Third, the nature of biblical faith is presented as a condition of salvation and a possibility for all sinners who hear the “good news” of the gospel.  Both the biblical definition of the word “gospel” and the content of the gospel message as “good news” require this conclusion.  Faith is a genuine response of the will to God and the gospel message.  It is a response that is not determined by God for a limited number of elect persons.  Furthermore, in Calvinism, faith is misrepresented as a meritorious work if it is not encompassed in God’s unconditional election.  This is a serious misunderstanding of the nature of man as a sinner and faith as the condition of salvation.

Each of these biblical themes – sovereignty, election and salvation – in the form presented by Calvinists, set themselves in logical conflict with the vast majority of Scripture and therefore cannot abide a careful biblical hermeneutic that seeks to remain rationally coherent.  Calvinism only generates rational incoherence when it attempts to incorporate the overwhelming majority of non-deterministic biblical teachings into its inevitably comprehensive deterministic theological scheme.

Despite Calvinist protests that they are only declaring what the Bible teaches, that remains the question at hand.  I submit that this rational incoherence and inconsistency is certainly an indication that Calvinism has gone exegetically and theologically astray.  This is so because the forfeiture of the fundamental laws of reasoning leaves us intellectually empty-handed, or should we say empty-headed, to discern exegetical truth from error.  Logical and moral reasoning are necessary for meaningful theological discourse but also for distinguishing valid from invalid interpretations of the text.

[3] In a more apologetic vein, yet concerning our ability to discern nonsense and speaking that nonsense about God, C. S. Lewis wrote, “His omnipotence means power to do all that is intrinsically possible, not to do the intrinsically impossible.  You may attribute miracles to Him, but not nonsense.  This is no limit to his power.  If you choose to say “God can give a creature free will and at the same time withhold free will from it,” you have not succeeded in saying anything about God: meaningless combinations of words do not suddenly acquire meaning simply because we prefix to them the two other words “God can.”…It is no more possible for God than for the weakest of His creatures to carry out both of two mutually exclusive alternatives; not because His power meets an obstacle, but because nonsense remains nonsense even when we talk it about God.” – C. S. Lewis, The Problem of Pain, (New York: Macmillan Co., 1962), 28.
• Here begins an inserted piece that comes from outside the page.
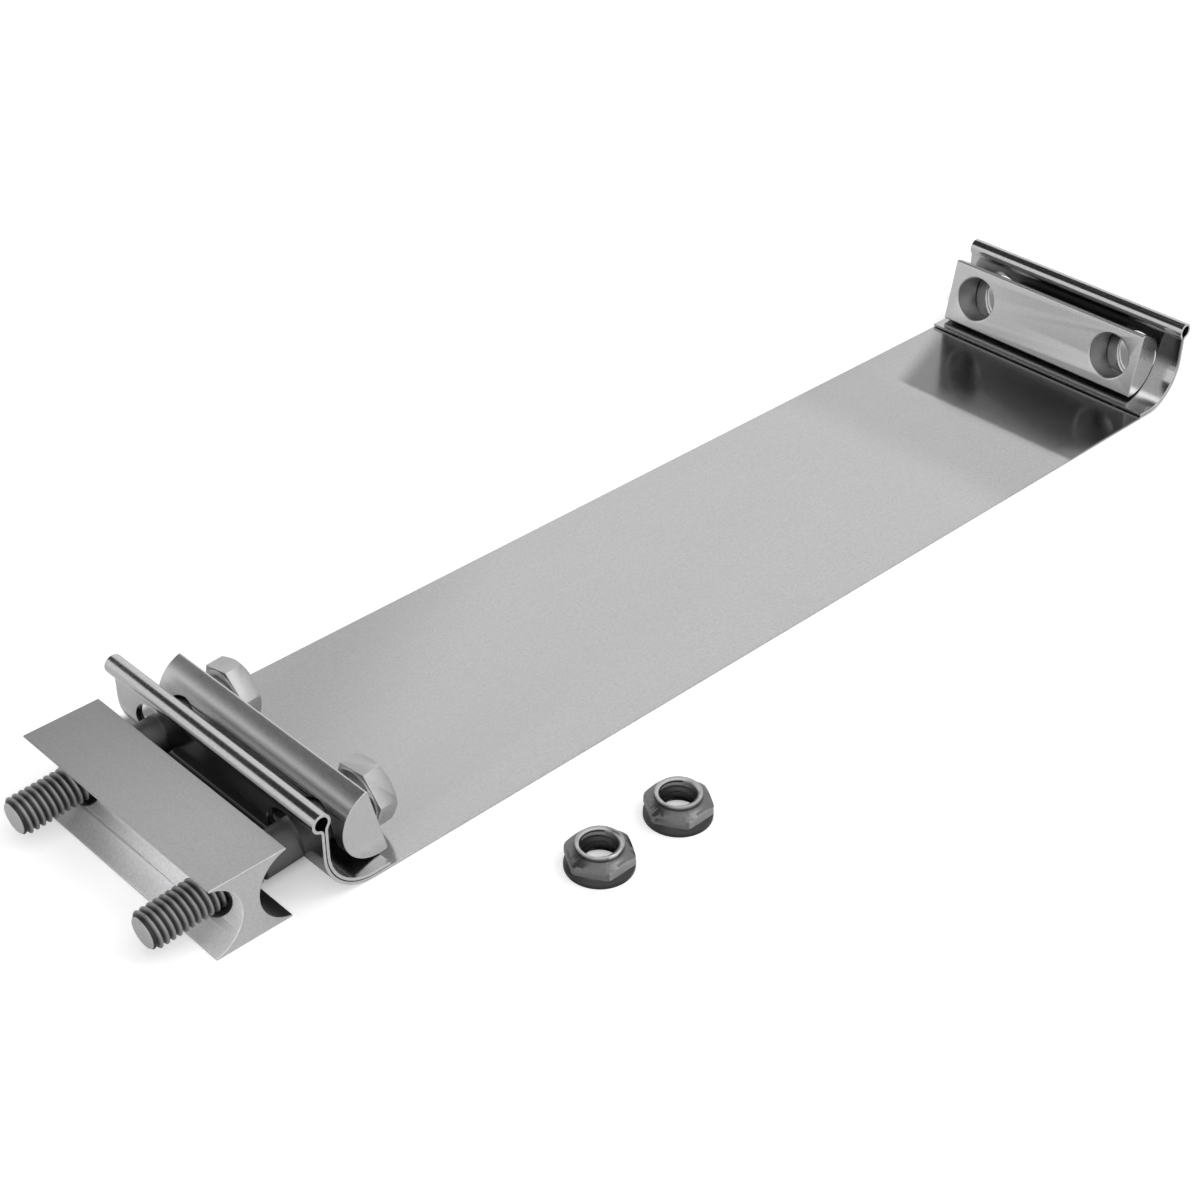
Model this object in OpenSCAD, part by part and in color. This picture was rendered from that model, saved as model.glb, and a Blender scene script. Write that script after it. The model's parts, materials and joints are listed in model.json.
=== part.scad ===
// Flat band clamp for an exhaust lap joint, opened out as it is before fitting.
// X runs along the band, Y across it, Z up. The origin is the middle of the band's underside.

/* [Pipe and band] */
// Outside diameter of the pipe that the band goes round
pipe_d = 101.6; // [76:0.1:130]
// Gap left between the two end walls when the band is closed round the pipe
closing_gap = 7.8; // [4:0.1:20]
// Width of the band
band_w = 76.2; // [74:0.1:100]
// Thickness of the sheet
sheet_t = 0.75; // [0.6:0.05:0.9]
// Gap between the two layers of the folded ends
fold_gap = 0.2; // [0.15:0.05:0.3]
// Outer radius of the bend where each end turns up
bend_r = 13; // [12.8:0.1:14]
// How far the inner layer reaches back along the band from the wall's outer face
lip_reach = 17.2; // [15:0.1:24]

/* [Rolled hems] */
// Outer radius of the rolled eye along the top of each wall
hem_r = 2.4; // [2.2:0.1:2.6]
// Distance from the wall's outer face in to the middle of the eye
hem_in = 0.2; // [0:0.1:0.4]
// Height of the middle of the eye
hem_z = 22.4; // [22.2:0.1:25]
// Radius of the corner between the eye and the wall's outer face
neck_out_r = 0.7; // [0.5:0.1:1.1]
// Radius of the corner between the eye and the wall's inner face
neck_in_r = 2; // [1.5:0.1:3]

/* [Spot welds] */
// Diameter of a spot weld
weld_d = 3.2; // [2:0.1:4]
// Number of spot welds across the band at each lip
weld_count = 4; // [2:1:6]
// Distance from the lip's edge to the middle of a weld
weld_inset = 2.1; // [2:0.1:4]

/* [Bolt holes] */
// Distance from the band's edge to the middle of a bolt hole
bolt_inset = 13.7; // [13.1:0.1:16]
// Diameter of the clearance holes in walls, bars and spline block
hole_d = 12.9; // [12.6:0.1:13.4]
// Height of the holes in the end walls
wall_hole_z = 11.1; // [11:0.05:11.4]

/* [Half-round bars] */
// Radius of the half-round section
bar_r = 9.525; // [9:0.025:9.8]
// How far the bars end short of the band's edges
bar_inset = 4.1; // [3:0.1:6]
// Rounding of the section's two corners
bar_corner_r = 0.6; // [0.3:0.1:1.2]
// Chamfer round the mouth of each bolt hole
bar_hole_chamfer = 0.4; // [0.2:0.05:0.8]
// Gap between a bar and the band that it rests on
bar_seat_gap = 0.22; // [0.1:0.02:0.4]
// Lean of the far bar, back against its wall
far_bar_lean = 10.7; // [6:0.1:14]
// Place of the far bar across the band
far_bar_y = 3.2; // [-3.2:0.1:3.2]
// Angle round the bend at which the far bar touches, from straight out
far_bar_seat_angle = -35; // [-60:1:-20]
// Lean of the clamp-end bar, back towards its wall
clamp_bar_lean = 14; // [8:0.5:15]
// Gap from the clamp-end bar's round side to the inner face of its wall
clamp_bar_gap = 6; // [5:0.1:8]

/* [Spline block] */
// Width of the spline block between its tips
spline_w = 19.4; // [17:0.1:20]
// Height of the spline block
spline_h = 19.05; // [18.6:0.05:19.2]
// How far the spline block ends short of the band's edges
spline_inset = 3.6; // [3:0.1:6]
// Radius of the two long grooves
groove_r = 9.2; // [8.5:0.05:9.2]
// Thickness of the web between the grooves
web_t = 4.4; // [3:0.1:6]
// Gap from the block's tips to the wall's outer face
spline_gap = 7.3; // [5:0.05:10]
// Place of the spline block across the band
spline_y = -1.1; // [-1.2:0.1:0]

/* [Bolts] */
// Outer diameter of the bolt thread
bolt_d = 9.525; // [9:0.025:9.9]
// Length of a bolt under its head
bolt_len = 56; // [50:0.1:70]
// Width of the bolt head across its flats
head_af = 14.29; // [13:0.01:14.5]
// Height of the bolt head
head_h = 5.75; // [5:0.05:7]
// Height of the washer face under the head
washer_face_h = 0.4; // [0.2:0.05:0.6]
// Chamfer at the threaded end
bolt_chamfer = 1.1; // [0.5:0.1:1.5]
// Angle by which the loose bolts hang down towards their threaded ends
bolt_droop = 4; // [3.6:0.1:4.4]
// Turn of the front bolt about its own axis, from two flats level
front_bolt_turn = -8; // [-30:1:30]
// Turn of the rear bolt about its own axis
rear_bolt_turn = -14; // [-30:1:30]
// Gap under the bolts where they lie in the wall's holes
bolt_seat_gap = 0.35; // [0.3:0.01:0.45]
// Gap between the bolt heads and the flat of the clamp-end bar
head_gap = 0.3; // [0.1:0.05:1]
// Place of the bolts and the clamp-end bar across the band
stack_y = -0.6; // [-1.2:0.1:1.2]

/* [Flange nuts] */
// Width of the nut across its flats
nut_af = 14.29; // [13.8:0.01:14.6]
// Diameter that the hexagon's corners are rounded to
nut_corner_d = 15.9; // [15:0.1:16.4]
// Height of the nut
nut_h = 6.5; // [6.4:0.1:8.5]
// Diameter of the flange
flange_d = 15.8; // [15:0.1:18]
// Height of the flange's straight edge
flange_h = 0.9; // [0.7:0.1:1.4]
// Height at which the hexagon starts, above the flange's slope
nut_hex_z = 2.2; // [2:0.1:2.6]
// Diameter at the top of the flange's slope
slope_top_d = 13.6; // [13:0.1:14.2]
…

In this book Lewis deals with the topics of divine omnipotence and divine goodness as they relate to the pain and wickedness we observe and experience in the world.  “If God were good, he would wish to make His creatures perfectly happy, and if God were almighty, He would be able to do what He wished.  But the creatures are not happy.  Therefore God lacks either goodness, or power, or both.  This is the problem of pain, in its simplest form.”  Lewis goes on to examine under what conditions God made the world which entailed the consequent possibility of pain and wickedness.  Divine omnipotence and divine goodness are further defined; exhibited in a world of fixed laws, divine self-limitation, and the free will of creatures.  The book is pertinent to our topic.

[4] C. A. Campbell, On Seflhood and Godhood, (New York: Macmillan Co., 1957), 24.